Let’s hope this presages a mid-price reissue of Minkowski’s fine set of Rameau’s Hippolyte et Aricie, one of the greatest operas of all time. Only the jaded, who have everything else already, will need all six of LEBRUN’s oboe concertos, charming and inventive though they are – and superbly played by Heinz Holliger and Camerata Bern – along with MOZART’s Concerto (471 724-2, 2 discs, £14.99).

Camerata Bern’s deleted Mannheim School box is a better way in to this period. What will make you jaded if, like me, you admire Reinhard Goebel’s early work with Musica Antiqua Köln, is the fill-ups to their wonderful VIVALDI chamber concertos from 1980 (471 729-2, £10.99).

These works first resurfaced on CD with half of a 1977 LP of recorder sonatas from Naples. Now – a slap in the face for those of us who bought that CD – here they are again, coupled with the other half of that missing LP.

Meanwhile, bushels more early Goebel performances languish unaired, including the priceless German Chamber Music before Bach (only reissued in Germany). Last and most unexpected of all is one of only two Archiv LPs by the late Thomas Binkley and his Munich-based Studio der Frühen Musik, of songs and viol consorts by DOWLAND (471 721-2, £10.99).

As a Binkley fan I’m delighted: Nigel Rogers and the unique Andrea von Ramm are in fine voice. But as a Dowland fan I have to admit that this 1964 recording is now outclassed, vocally by the Consort of Musicke (Decca L’Oiseau-Lyre) and instrumentally by Fretwork (Virgin).

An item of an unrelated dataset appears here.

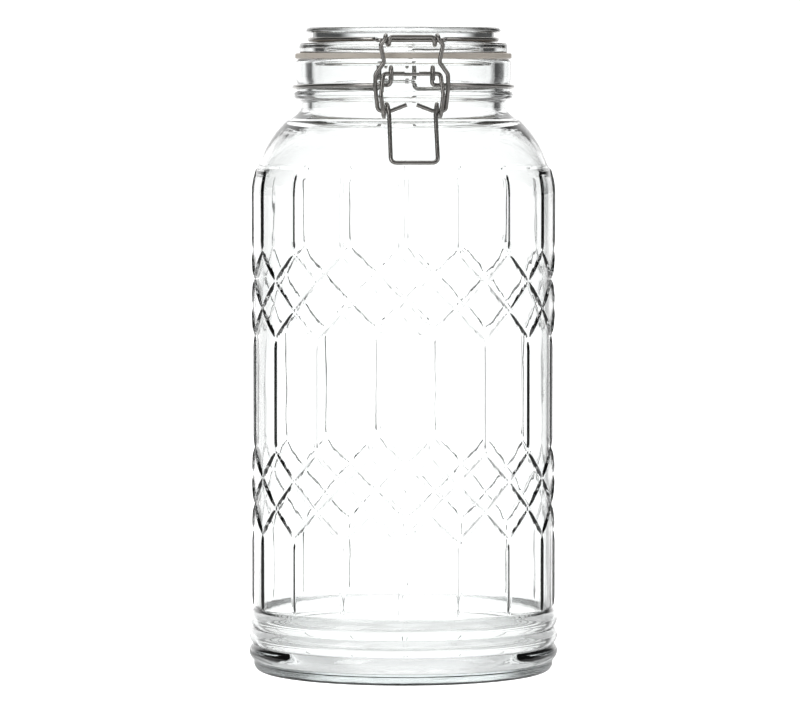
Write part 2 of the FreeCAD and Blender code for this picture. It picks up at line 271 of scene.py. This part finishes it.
# ---------------------------------------------------------------- materials
class Shader:
    """A material's node tree, with short names for what is used here."""

    def __init__(self, name):
        self.material = bpy.data.materials.new(name)
        self.material.use_nodes = True
        self.tree = self.material.node_tree
        self.main = self.tree.nodes["Principled BSDF"]
        self.output = self.tree.nodes["Material Output"]
        self.place = self.node("ShaderNodeTexCoord")

    def node(self, kind, **inputs):
        made = self.tree.nodes.new(kind)
        for key, value in inputs.items():
            made.inputs[key.replace("_", " ")].default_value = value
        return made

    def link(self, source, target):
        self.tree.links.new(source, target)

    def noise(self, scale, detail=3.0, stretch=(1, 1, 1)):
        grain = self.node("ShaderNodeTexNoise", Scale=scale, Detail=detail)
        spread = self.node("ShaderNodeMapping", Scale=stretch)
        self.link(self.place.outputs["Object"], spread.inputs["Vector"])
        self.link(spread.outputs["Vector"], grain.inputs["Vector"])
        return grain.outputs["Fac"]

    def between(self, fac, low, high, span=(0.3, 0.7)):
        """low where fac is at the start of span, high at its end: numbers or colours."""
        blend = self.node("ShaderNodeMapRange")
        blend.inputs["From Min"].default_value, blend.inputs["From Max"].default_value = span
        self.link(fac, blend.inputs["Value"])
        if isinstance(low, tuple):
            mix = self.node("ShaderNodeMix")
            mix.data_type = "RGBA"
            mix.inputs[6].default_value, mix.inputs[7].default_value = (*low, 1), (*high, 1)
            self.link(blend.outputs["Result"], mix.inputs[0])
            return mix.outputs[2]
        blend.inputs["To Min"].default_value, blend.inputs["To Max"].default_value = low, high
        return blend.outputs["Result"]

    def math(self, operation, first, second=None):
        made = self.node("ShaderNodeMath")
        made.operation = operation
        self.link(first, made.inputs[0])
        if second is not None:
            self.link(second, made.inputs[1])
        return made.outputs[0]

    def bump(self, height, strength, distance):
        raised = self.node("ShaderNodeBump", Strength=strength, Distance=distance)
        self.link(height, raised.inputs["Height"])
        self.link(raised.outputs["Normal"], self.main.inputs["Normal"])


def glass(name, tint, density):
    """Clear pressed glass: slightly uneven, tinted by its depth, and letting lamps through."""
    s = Shader(name)
    s.main.inputs["Base Color"].default_value = (0.985, 0.993, 0.99, 1)
    s.main.inputs["Transmission Weight"].default_value = 1.0
    s.main.inputs["IOR"].default_value = 1.51
    s.link(s.between(s.noise(35, 4), 0.0, 0.035), s.main.inputs["Roughness"])
    s.bump(s.noise(55, 2, (1, 1, 0.35)), 0.12, 0.0012)
    clear = s.node("ShaderNodeBsdfTransparent")
    path = s.node("ShaderNodeLightPath")
    mix = s.node("ShaderNodeMixShader")
    s.link(path.outputs["Is Shadow Ray"], mix.inputs[0])
    s.link(s.main.outputs[0], mix.inputs[1])
    s.link(clear.outputs[0], mix.inputs[2])
    s.link(mix.outputs[0], s.output.inputs["Surface"])
    depth = s.node("ShaderNodeVolumeAbsorption", Color=(*tint, 1), Density=density)
    s.link(depth.outputs[0], s.output.inputs["Volume"])
    return s.material


def rubber():
    s = Shader("gasket_rubber_look")
    s.link(s.between(s.noise(70, 5), (0.66, 0.60, 0.53), (0.75, 0.69, 0.61)),
           s.main.inputs["Base Color"])
    s.link(s.between(s.noise(900, 2), 0.5, 0.72), s.main.inputs["Roughness"])
    s.main.inputs["Specular IOR Level"].default_value = 0.35
    s.bump(s.noise(1400, 2), 0.25, 0.0003)
    return s.material


def wire():
    s = Shader("clip_wire_look")
    s.main.inputs["Metallic"].default_value = 1.0
    s.link(s.between(s.noise(160, 4), (0.27, 0.26, 0.245), (0.38, 0.365, 0.35)),
           s.main.inputs["Base Color"])
    s.link(s.between(s.noise(700, 3), 0.17, 0.27), s.main.inputs["Roughness"])
    s.bump(s.noise(1800, 2), 0.06, 0.0002)
    return s.material


def dress(piece, material):
    piece.data.materials.clear()
    piece.data.materials.append(material)


jar_look = glass("jar_glass_look", (0.68, 0.78, 0.785), 4.0)
lid_look = glass("lid_glass_look", (0.70, 0.77, 0.77), 3.0)
rubber_look, wire_look = rubber(), wire()
for make, node, body, slot, look in (
        (make_jar, "jar", "jar_body", "jar_glass", jar_look),
        (make_lid, "lid", "lid_body", "lid_glass", lid_look),
        (make_gasket, "gasket", "lid_body", "gasket_rubber", rubber_look)):
    piece = make()
    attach(piece, body)
    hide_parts(node)
    dress(piece, look)
for node in ("neck_wire", "lid_wire", "latch_link", "latch_lever"):
    wire_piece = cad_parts[node]
    dress(wire_piece, wire_look)
    wire_piece.data.shade_smooth()

# ---------------------------------------------------------------- studio
FLOOR_SIZE = 40.0
FLOOR_BEHIND = (0.0, 0.35)           # the paper's painted glow turns white this far behind the canister
FLOOR_NEAR, FLOOR_FAR = 0.2, 1.1     # its glow under the canister and far behind it
SIDES_LEFT = 0.05                    # what is left of that glow at the sides
FLOOR_ASIDE = (0.4, 0.62)            # and dark again at the sides, as the world does
scene = bpy.context.scene
floor_mesh = bpy.data.meshes.new("floor")
half = FLOOR_SIZE / 2
floor_mesh.from_pydata(
    [(-half, -half, 0), (half, -half, 0), (half, half, 0), (-half, half, 0)], [], [(0, 1, 2, 3)])
floor = bpy.data.objects.new("floor", floor_mesh)
scene.collection.objects.link(floor)
# floor paper with a painted glow (emission) in place of studio light falling on it
paper = Shader("floor_paper_painted_glow")
paper.main.inputs["Base Color"].default_value = (0.9, 0.9, 0.9, 1)
paper.main.inputs["Roughness"].default_value = 0.9
paper.main.inputs["Emission Color"].default_value = (1, 1, 1, 1)
# the paper glows: seen directly it is white; through the glass its painted glow is a pool of light only
# behind the canister, with painted shade at the sides
spot = paper.node("ShaderNodeSeparateXYZ")
paper.link(paper.place.outputs["Object"], spot.inputs[0])
away = paper.node("ShaderNodeVectorMath")
away.operation = "LENGTH"
paper.link(paper.place.outputs["Object"], away.inputs[0])
turned = paper.math("DIVIDE", paper.math("ABSOLUTE", spot.outputs["X"]), away.outputs["Value"])
behind = paper.between(spot.outputs["Y"], FLOOR_NEAR, FLOOR_FAR, FLOOR_BEHIND)
in_line = paper.between(turned, 1.0, SIDES_LEFT, FLOOR_ASIDE)
# emission strength: white to the camera, else a painted pool of light behind and painted shade at the
# sides
paper.link(paper.math("MAXIMUM", paper.node("ShaderNodeLightPath").outputs["Is Camera Ray"],
                      paper.math("MULTIPLY", behind, in_line)),
           paper.main.inputs["Emission Strength"])
floor_mesh.materials.append(paper.material)


BACKDROP = 1.25                      # brightness of the white behind
SIDE_FALL = (0.4, 0.62, 0.06)        # where it ends at the sides, and what is left of it
TOP_FALL = (0.5, 0.85, 0.4)
FRONT_FALL = (0.1, 0.6, 0.14)


def studio_world():
    """White behind the canister, dark at the sides, overhead and in front, so that the glass
    is drawn by what it bends into view.  Seen directly it is white all over."""
    world = bpy.data.worlds.new("studio")
    world.use_nodes = True
    tree = world.node_tree
    back = tree.nodes["Background"]
    back.inputs["Color"].default_value = (1, 1, 1, 1)

    def node(kind, operation=None):
        made = tree.nodes.new(kind)
        if operation:
            made.operation = operation
        return made

    def falls(source, start, end, low):
        """1 below start, low past end."""
        made = node("ShaderNodeMapRange")
        made.interpolation_type = "SMOOTHSTEP"
        for name, value in (("From Min", start), ("From Max", end),
                            ("To Min", 1.0), ("To Max", low)):
            made.inputs[name].default_value = value
        tree.links.new(source, made.inputs["Value"])
        return made.outputs["Result"]

    direction = node("ShaderNodeSeparateXYZ")
    tree.links.new(node("ShaderNodeTexCoord").outputs["Generated"], direction.inputs[0])
    aside = node("ShaderNodeMath", "ABSOLUTE")
    tree.links.new(direction.outputs["X"], aside.inputs[0])
    sides = falls(aside.outputs[0], *SIDE_FALL)
    above = falls(direction.outputs["Z"], *TOP_FALL)
    toward = node("ShaderNodeMath", "MULTIPLY")
    tree.links.new(direction.outputs["Y"], toward.inputs[0])
    toward.inputs[1].default_value = -1.0
    ahead = falls(toward.outputs[0], *FRONT_FALL)
    both = node("ShaderNodeMath", "MULTIPLY")
    tree.links.new(sides, both.inputs[0])
    tree.links.new(above, both.inputs[1])
    every = node("ShaderNodeMath", "MULTIPLY")
    tree.links.new(both.outputs[0], every.inputs[0])
    tree.links.new(ahead, every.inputs[1])
    bright = node("ShaderNodeMath", "MULTIPLY")
    tree.links.new(every.outputs[0], bright.inputs[0])
    bright.inputs[1].default_value = BACKDROP
    direct = node("ShaderNodeMath", "MAXIMUM")
    tree.links.new(node("ShaderNodeLightPath").outputs["Is Camera Ray"], direct.inputs[0])
    tree.links.new(bright.outputs[0], direct.inputs[1])
    tree.links.new(direct.outputs[0], back.inputs["Strength"])
    return world


scene.world = studio_world()


def softbox(name, place, size, power):
    lamp = bpy.data.lights.new(name, "AREA")
    lamp.shape, lamp.size, lamp.size_y, lamp.energy = "RECTANGLE", *size, power
    holder = bpy.data.objects.new(name, lamp)
    scene.collection.objects.link(holder)
    holder.location = place
    aim = Vector((0, 0, 0.18)) - Vector(place)
    holder.rotation_euler = aim.to_track_quat("-Z", "Y").to_euler()


softbox("key", (-1.7, -1.6, 1.5), (1.0, 2.2), 20)
softbox("fill", (2.0, -1.2, 1.2), (0.8, 2.0), 9)
softbox("top", (0, 0.4, 2.2), (1.6, 1.6), 10)

# ---------------------------------------------------------------- camera
FOCAL_WIDTHS = 6.5                   # focal length over the image's width
DISTANCE, EYE_Z = 2.86, 0.328
TURN = math.radians(4.1)             # the clip is turned this far to the right of the camera
DOWN = math.radians(3.09)
ASIDE = math.atan(3.4 / 800 / FOCAL_WIDTHS)
camera_data = bpy.data.cameras.new("camera")
camera_data.sensor_width = 36.0
camera_data.lens = 36.0 * FOCAL_WIDTHS
camera_data.clip_end = 50
camera = bpy.data.objects.new("camera", camera_data)
scene.collection.objects.link(camera)
camera.location = (-DISTANCE * math.sin(TURN), -DISTANCE * math.cos(TURN), EYE_Z)
camera.rotation_euler = (math.pi / 2 - DOWN, 0, -TURN + ASIDE)
scene.camera = camera
scene.view_settings.view_transform = "Standard"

So where does this leave ‘Blue’? I’ve seen a list of the next ten titles, and they’re as heterogeneous as these. The series can work if it’s given a chance to grow, before the deletions computer kicks in, to become a catholic conspectus that does real justice to the unparalleled riches in the Archiv vaults, from Walcha and Wenzinger through Binkley and Baumgartner to Goebel, Gardiner and beyond.